To cap off our afternoon, before getting ready for the night’s big event, the organizers at the NJWFF treated us to a refreshing session of Rose and Sorbet—a tasting of four roses, paired with five different types of sorbet. The roses ranged widely in flavor. The first was very sour with a strong citrusy flavor. The second was dry and full of the richness of a red wine. The third was bursting with berry flavor and richness. The fourth, a spumante, was slightly sweet with a pleasantly dry finish. The most fascinating thing was that each of the wines tasted so different with each of the sorbets. The Rhurbarb, icy and verdant, seemed to bring out the fruity notes of the wines, while the Strawberry brought out the sour notes. The Chocolate Sorbet, which was like a rich gelato, and Coconut Sorbet, nutty like unsweetened flaked coconut, both changed the mouth feel of the wines, somehow lightening them up. The Orange almost battled with the flavors of the Roses and served better as a palate cleanser between the various combinations of bites and sips. It was a fun event that had the crowd conversing, laughing, and playing with the different flavor combinations that could be created.

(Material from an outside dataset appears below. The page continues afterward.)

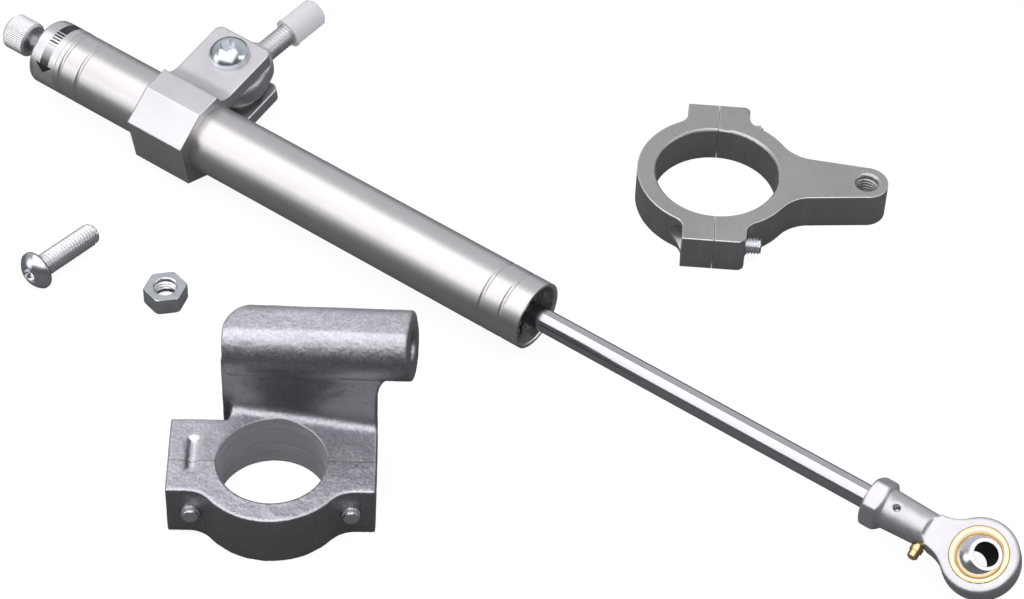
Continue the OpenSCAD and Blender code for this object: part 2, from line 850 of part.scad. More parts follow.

Beyond the wine-focused events mentioned here, drinks were featured at nearly every other activity at the NJWFF. The marketplace lunch highlighted local vineyards, including Unionville Vineyards, Hawk Haven Vineyards, and Ventimiglia Vineyards. The bar was constantly staffed and bustling. There was even a small beer tasting station set up outside one of the Crystal Springs restaurants not associated with the event. Overall, this was not just an event for foodies—this was an event for wine aficionados as well, and a wonderful taste of the best that New Jersey and the wine world at large have to offer.